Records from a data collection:
################
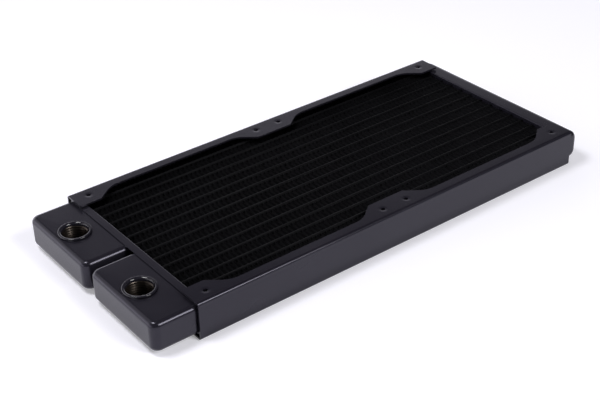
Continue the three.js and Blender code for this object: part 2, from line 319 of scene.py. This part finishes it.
def surface_grain():
    """Node group: a fine grain height and slow clouds, both from object coordinates."""
    group = bpy.data.node_groups.get("surface_grain")
    if group:
        return group
    group = bpy.data.node_groups.new("surface_grain", "ShaderNodeTree")
    for name, default in (("Grain Scale", 700), ("Cloud Scale", 30)):
        socket = group.interface.new_socket(name, in_out="INPUT", socket_type="NodeSocketFloat")
        socket.default_value = default
    for name in ("Height", "Clouds"):
        group.interface.new_socket(name, in_out="OUTPUT", socket_type="NodeSocketFloat")
    nodes, links = group.nodes, group.links
    given, result = nodes.new("NodeGroupInput"), nodes.new("NodeGroupOutput")
    place = nodes.new("ShaderNodeTexCoord")
    grain, clouds = nodes.new("ShaderNodeTexNoise"), nodes.new("ShaderNodeTexNoise")
    grain.inputs["Detail"].default_value = 2
    clouds.inputs["Detail"].default_value = 4
    spread = nodes.new("ShaderNodeMapRange")
    spread.inputs["From Min"].default_value = 0.3
    spread.inputs["From Max"].default_value = 0.7
    links.new(place.outputs["Object"], grain.inputs["Vector"])
    links.new(place.outputs["Object"], clouds.inputs["Vector"])
    links.new(given.outputs["Grain Scale"], grain.inputs["Scale"])
    links.new(given.outputs["Cloud Scale"], clouds.inputs["Scale"])
    links.new(grain.outputs["Fac"], result.inputs["Height"])
    links.new(clouds.outputs["Fac"], spread.inputs["Value"])
    links.new(spread.outputs["Result"], result.inputs["Clouds"])
    return group


def coated_metal(
        name, base, haze, roughness, grain_scale, grain_depth, metallic=0, specular=0.5, sheen=(1, 1, 1)):
    """A material with clouds in its colour and gloss, and a fine grain."""
    material = bpy.data.materials.get(name)
    if material:
        return material
    material = bpy.data.materials.new(name)
    material.use_nodes = True
    nodes, links = material.node_tree.nodes, material.node_tree.links
    shader = nodes["Principled BSDF"]
    shader.inputs["Metallic"].default_value = metallic
    shader.inputs["Specular IOR Level"].default_value = specular
    shader.inputs["Specular Tint"].default_value = (*sheen, 1)
    grain = nodes.new("ShaderNodeGroup")
    grain.node_tree = surface_grain()
    grain.inputs["Grain Scale"].default_value = grain_scale
    tint = nodes.new("ShaderNodeMix")
    tint.data_type = "RGBA"
    tint.inputs["A"].default_value = (*base, 1)
    tint.inputs["B"].default_value = (*haze, 1)
    gloss = nodes.new("ShaderNodeMapRange")
    gloss.inputs["To Min"].default_value = roughness[0]
    gloss.inputs["To Max"].default_value = roughness[1]
    bump = nodes.new("ShaderNodeBump")
    bump.inputs["Strength"].default_value = 1
    bump.inputs["Distance"].default_value = grain_depth
    links.new(grain.outputs["Clouds"], tint.inputs["Factor"])
    links.new(grain.outputs["Clouds"], gloss.inputs["Value"])
    links.new(grain.outputs["Height"], bump.inputs["Height"])
    links.new(tint.outputs["Result"], shader.inputs["Base Color"])
    links.new(gloss.outputs["Result"], shader.inputs["Roughness"])
    links.new(bump.outputs["Normal"], shader.inputs["Normal"])
    return material


def black_paint(finishes):
    return coated_metal(
        "satin_paint", finishes.paint, finishes.paint_haze, roughness=(0.16, 0.21), grain_scale=900,
        grain_depth=0.000004, specular=0.37, sheen=(0.86, 0.83, 1))


def rim_gloss(finishes):
    return coated_metal(
        "rim_gloss", finishes.paint, finishes.paint_haze, roughness=(0.07, 0.12), grain_scale=900,
        grain_depth=0.000002)


def fin_coat(finishes):
    return coated_metal(
        "fin_coat", finishes.foil, finishes.foil_haze, roughness=(0.6, 0.75), grain_scale=500,
        grain_depth=0.00002, specular=0.06)


def tube_coat(finishes):
    return coated_metal(
        "tube_coat", finishes.tube, finishes.tube_haze, roughness=(0.5, 0.65), grain_scale=600,
        grain_depth=0.00001, specular=0.05)


def thread_brass(finishes):
    return coated_metal(
        "thread_brass", finishes.brass, finishes.brass_stain, roughness=(0.24, 0.36), grain_scale=1200,
        grain_depth=0.00001, metallic=0.9)


# Side panels


def side_panel_sheet(sizes):
    """The left panel about its own middle: a web and two flanges, open towards low Y."""
    half = (panel_high.x - panel_low.x) / 2
    half_height = (panel_high.z - panel_low.z) / 2
    bend_y = panel_high.y - sizes.bend_radius
    rail_y = panel_high.y - sizes.rail_width
    tip_y = panel_low.y
    window = (sizes.fan_size - sizes.tab_width) / 2
    slant = (rail_y - tip_y) / math.tan(sizes.window_slope)
    tangent = math.tan(sizes.window_slope / 2)
    plan = [(-half, bend_y), (-half, tip_y)]
    for centre in (-sizes.fan_size / 2, sizes.fan_size / 2):
        plan += [(centre - window, tip_y), (centre - window + slant, rail_y)]
        plan += [(centre + window - slant, rail_y), (centre + window, tip_y)]
    plan += [(half, tip_y), (half, bend_y)]
    bm = bmesh.new()
    corners = closed_outline(bm, [(x, y, half_height) for x, y in plan])
    rail = [corner for corner in corners if abs(corner.co.y - rail_y) < TINY]
    ends = [corner for corner in corners if abs(corner.co.y - tip_y) < TINY and abs(corner.co.x) > half - TINY]
    tips = [corner for corner in corners if abs(corner.co.y - tip_y) < TINY and corner not in ends]
    round_corners(bm, rail, sizes.window_blend * tangent, segments=10)
    round_corners(bm, tips, sizes.tab_corner * tangent, segments=4)
    round_corners(bm, ends, sizes.end_corner, segments=4)

    dimples = []
    for centre in (-sizes.fan_size / 2, sizes.fan_size / 2):
        for side in (-1, 1):
            middle = Vector((centre + side * sizes.hole_spacing / 2, sizes.hole_spacing / 2, half_height))
            dimples.append((middle, circle(bm, middle, sizes.dimple_width / 2, segments=28)))
    bmesh.ops.triangle_fill(bm, edges=bm.edges, use_beauty=True, normal=(0, 0, 1))
    for middle, ring in dimples:
        press_dimple(bm, middle, ring, sizes)

    fold = [edge for edge in bm.edges if all(abs(vert.co.y - bend_y) < TINY for vert in edge.verts)]
    geometry = fold + [vert for edge in fold for vert in edge.verts]
    bent = bmesh.ops.spin(
        bm, geom=geometry, cent=(0, bend_y, half_height - sizes.bend_radius), axis=(-1, 0, 0),
        angle=math.pi / 2, steps=8)["geom_last"]
    fold = [item for item in bent if isinstance(item, bmesh.types.BMEdge)]
    draw_ring(bm, fold, shift=(0, 0, sizes.bend_radius - half_height))
    bmesh.ops.mirror(bm, geom=bm.verts[:] + bm.edges[:] + bm.faces[:], axis="Z", merge_dist=TINY)
    bmesh.ops.remove_doubles(bm, verts=bm.verts, dist=TINY)
    face_outwards(bm, Vector((0, 1, 0)))
    return bm


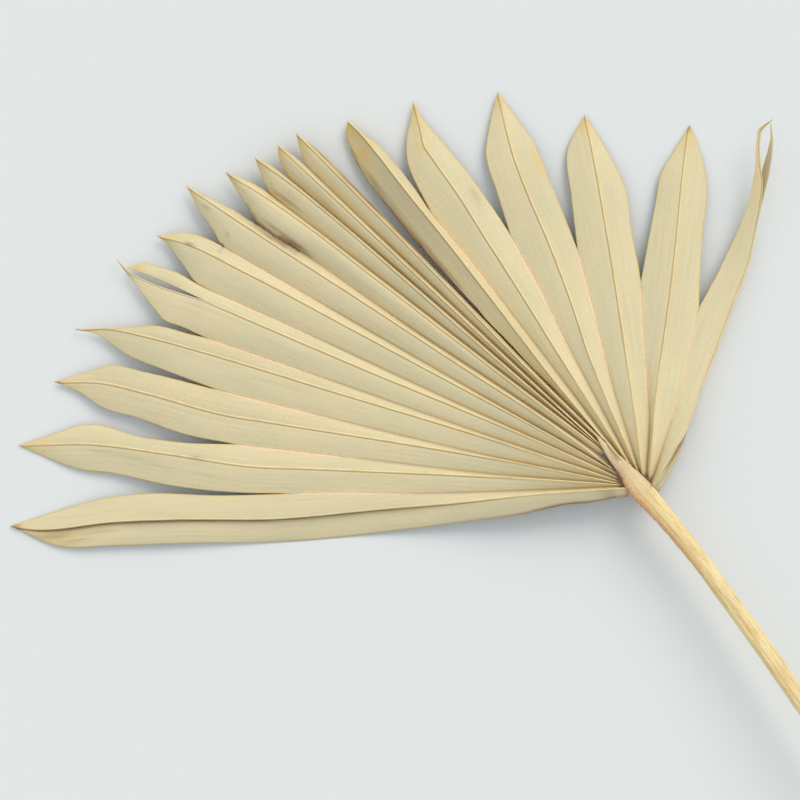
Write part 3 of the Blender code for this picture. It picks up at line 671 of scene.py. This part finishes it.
def stalk_frames(along):
    table = np.array(STALK_SECTIONS)
    return [monotone_curve(table[:, 0], table[:, k], along) for k in (1, 2, 3)]


def make_stalk(material):
    """The stalk and costa as one closed loft, ridged along its length, with a torn left edge."""
    sides = 64
    start, end = STALK_SECTIONS[0][0], STALK_SECTIONS[-1][0]
    along = np.concatenate([np.linspace(start, -24, 90), np.linspace(-23, end, 90)])
    across, width, depth = stalk_frames(along)
    turns = np.linspace(0, 2 * math.pi, sides, endpoint=False)
    ring_x, ring_z = np.cos(turns), np.sin(turns)
    height = np.array([costa_level(a) for a in along])
    height -= CUT_DROP * smooth_step((-135 - along) / 25)
    level = smooth_step((along + 60) / 50)    # the costa is flatter on top than the stalk
    ridges = 0.10 * np.cos(turns * 11 + 0.5) + 0.07 * np.cos(turns * 17 + 1.0)
    fade = smooth_step((end - along) / 14.0)
    points = np.zeros((len(along), sides, 3))
    torn = np.clip(-ring_x, 0, 1) ** 6
    raw = smooth_step((along + 75) / 60) * smooth_step((12 - along) / 8)
    jag = 0.24 * wobble(along, 4, 2.1) + 0.20 * wobble(along, 9, 0.7)
    swell = (1 + 0.012 * wobble(along, 2, 9.0))[:, None]
    shift = (ridges[None, :] * fade[:, None] * (1 + 0.5 * wobble(along, 7, 14.0)[:, None])
             + torn[None, :] * (raw * jag)[:, None])
    points[:, :, 0] = across[:, None] + (0.5 * width[:, None] * swell + shift) * ring_x
    points[:, :, 1] = along[:, None]
    flatness = np.where(ring_z > 0, 0.55 - 0.22 * level[:, None], 1.0)
    squared = np.sign(ring_z) * np.abs(ring_z)[None, :] ** flatness
    scurf = 0.07 * wobble(along, 3, 1.1)[:, None] * np.cos(5 * turns + 2)[None, :] * level[:, None]
    points[:, :, 2] = height[:, None] + (0.5 * depth[:, None] * swell * 0.95 + 0.6 * shift + scurf) * squared
    rows = len(along)
    faces = []
    for r in range(rows - 1):
        for c in range(sides):
            n = (c + 1) % sides
            faces.append((r * sides + c, r * sides + n, (r + 1) * sides + n, (r + 1) * sides + c))
    first = list(points.reshape(-1, 3))
    cap_near, cap_far = len(first), len(first) + 1
    first.append(points[0].mean(axis=0) + (0.0, 0.35, 0.0))
    first.append(points[-1].mean(axis=0))
    for c in range(sides):
        n = (c + 1) % sides
        faces.append((cap_near, n, c))
        faces.append((cap_far, (rows - 1) * sides + c, (rows - 1) * sides + n))
    data = bpy.data.meshes.new("stalk")
    data.from_pydata((np.array(first) * MM).tolist(), [], faces)
    along_mark = np.append(np.repeat(along, sides), (along[0], along[-1]))
    strand = np.stack([np.append(np.tile(3.2 * np.cos(turns), rows), (0, 0)), along_mark,
                       np.append(np.tile(3.2 * np.sin(turns), rows), (0, 0))], axis=1)
    raw_mark = np.append((raw[:, None] * torn[None, :] ** 0.22).ravel(), (0, 0))
    write_marks(data, strand, {"raw": raw_mark, "hubward": along_mark})
    mesh = bmesh.new()
    mesh.from_mesh(data)
    bmesh.ops.recalc_face_normals(mesh, faces=mesh.faces)
    mesh.to_mesh(data)
    mesh.free()
    return add_piece("stalk", data, material, ["petiole"])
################
How many lines in the listing contain "scene"? Answer with the number alone.

2